Although English activists like Mehreen have been vocal since tuition hikes were announced in April 2010, their schools remained largely quiet. In the winter of 2011, Concordia began taking steps to join its French counterparts.
Mehreen, along with other activists from Free Education Montreal and Concordia Mob Squad, initiated an information campaign, which included the seminal “ 23 Answers for Students,” addressing the history, justifications, and concerns about an unlimited general strike in a step-by-step manner. “We had to cater…to people not coming from Quebec,” Mehreen admitted.
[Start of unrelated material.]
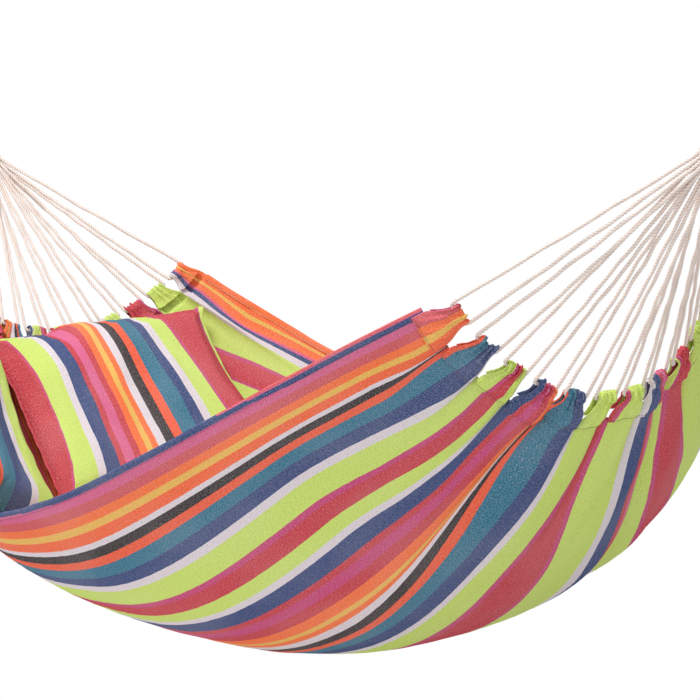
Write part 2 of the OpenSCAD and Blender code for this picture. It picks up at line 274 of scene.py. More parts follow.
def cloth_map(lon):
    """tau on LAT_FINE at one lon: over a fold tau runs fast, since it swallows cloth."""
    side = 1 if lon > 0 else -1
    inward = from_hem(lon)
    left = 1 - ease(0, 0.30, inward)
    if side > 0:
        # on the far half the draw of the deepest fold reaches far into the bed
        far = 1 - ease(0, 0.90, inward)
        left = left + (far - left) * ease(0.10, 0.35, LAT_FINE)
    tau = LAT_FINE + left * REMAINDER[side]
    for centre, run, strength, _, swallowed in fold_states(lon):
        # the swallowed cloth lies on one wall of the fold
        shift = 0.085 * swallowed * np.clip((centre + 0.15) / 0.5, -1, 1)
        jump = 0.5 + 0.5 * np.tanh(1.2 * ((LAT_FINE - centre + shift) / (0.006 + 0.020 * run)))
        tau = tau + strength * swallowed * (jump - ramp(centre, draw(swallowed)))
    if side > 0:
        centre = fold_states(lon)[LONG_FOLD][0]
        slant = 0.050 * inward / 0.09 * math.exp(1 - inward / 0.09)
        tau = tau + slant * np.exp(-((LAT_FINE - centre) / 0.11) ** 2)
    else:
        # the far wall hangs steeper at the left end, which draws its stripes up
        steep = 0.030 * np.exp(-((LAT_FINE - 0.87) / 0.075) ** 2)
        tau = tau + steep * ease(0.0, 0.3, -lon) * ease(0.0, 0.10, inward)
    # towards the middle of the bed the near side is drawn down to its rim
    low = ease(-1.0, -0.70, LAT_FINE) * (1 - ease(-0.66, -0.15, LAT_FINE))
    tau = tau - 0.075 * (1 - ease(0.10, 0.85, lon)) * ease(-0.9, -0.4, lon) * low
    tau = np.concatenate([[0], np.cumsum(np.maximum(np.diff(tau), MIN_TAU_STEP))])
    return -1 + 2 * tau / tau[-1]


def fold_height(lon, lat):
    """How far the folds stand towards the inside of the bed (lon scalar, lat array)."""
    height = np.zeros_like(lat)
    for centre, run, strength, depth, swallowed in fold_states(lon):
        width = (0.013 + 0.075 * swallowed) * (1 + 1.5 * run)
        x = np.sqrt(((lat - centre) / width) ** 2 + 0.02)
        shoulder = 0.16 * np.exp(-((x - 3.2) / 1.3) ** 2)
        height += strength * depth * (np.exp(-1.25 * x) - shoulder)
    return height


# ------------------------------------------------------ relief of the cloth
# height, frequency and offset along, frequency and offset across, slant, seed,
# strength in the middle, extra strength at the ends
WAVES = [
    (0.0052, 1.7, 5, 8.5, 9, 0.6, 11, 0.6, 0.9),
    (0.0026, 4.0, 2, 19, 3, 0, 12, 0.5, 1.4),
    (0.0009, 13, 1, 36, 7, 0, 13, 0.3, 1.2),
    (0.00035, 60, 0, 75, 0, 0, 14, 1, 0),
]


def half_width(lon):
    return 0.350 + 0.415 * bow(lon)


def under_pillow(lon, lat):
    """1 where a pillow lies, fading out over its edge."""
    cover = 0.0
    for pillow in (FAR, NEAR):
        off = np.abs(lat * half_width(lon) - pillow["shift"])
        half = pillow["width"] / 2
        share = 1 - ease(half - 0.01, half + 0.06, off)
        share = share * (1 - ease(pillow["foot"] - 0.01, pillow["foot"] + 0.06, lon))
        cover = np.maximum(cover, share)
    return cover


def relief(lon, lat):
    """Soft tension waves and small wrinkles of the bed, in m."""
    y = lat * half_width(lon)
    x = lon * 1.08
    end = ease(0.55, 0.95, np.abs(lon))
    height = 0
    for size, freq_x, off_x, freq_y, off_y, slant, seed, base, gain in WAVES:
        wave = noise(x * freq_x + off_x, y * freq_y + slant * x + off_y, seed)
        height = height + size * wave * (base + gain * end)
    # long shallow creases along the bed, deepest below the tabs
    pull = 0.30 + 0.70 * ease(0.60, 0.92, np.abs(lon))
    pull = pull * (1 - 0.85 * ease(0.915, 0.945, np.abs(lon)))
    height += pull * (0.0020 * noise(x * 1.5 + 7, y * 27 + 2, seed=16)
                      + 0.0010 * noise(x * 2.6 + 1, y * 62 + 5, seed=17))
    # the rims flutter
    rim = ease(0.90, 1.0, np.abs(lat))
    height += 0.0042 * noise(x * 6 + 4, np.sign(lat) * 3.0 + 10, seed=15) * rim
    return height * (1 - 0.93 * under_pillow(lon, lat))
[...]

They also engaged students through dialogue, hosting town hall meetings for “everyone to argue their point of view,” and holding debates to discuss common ideological barriers like, “if you want your education to be of high quality, then you have to pay for it.”
The campaign culminated in a massive November 10 march, with two hundred thousand Montreal students striking (including Concordia’s graduate and Arts & Sciences students) and thirty thousand stomping in the streets. This served as an ultimatum before an unlimited general strike.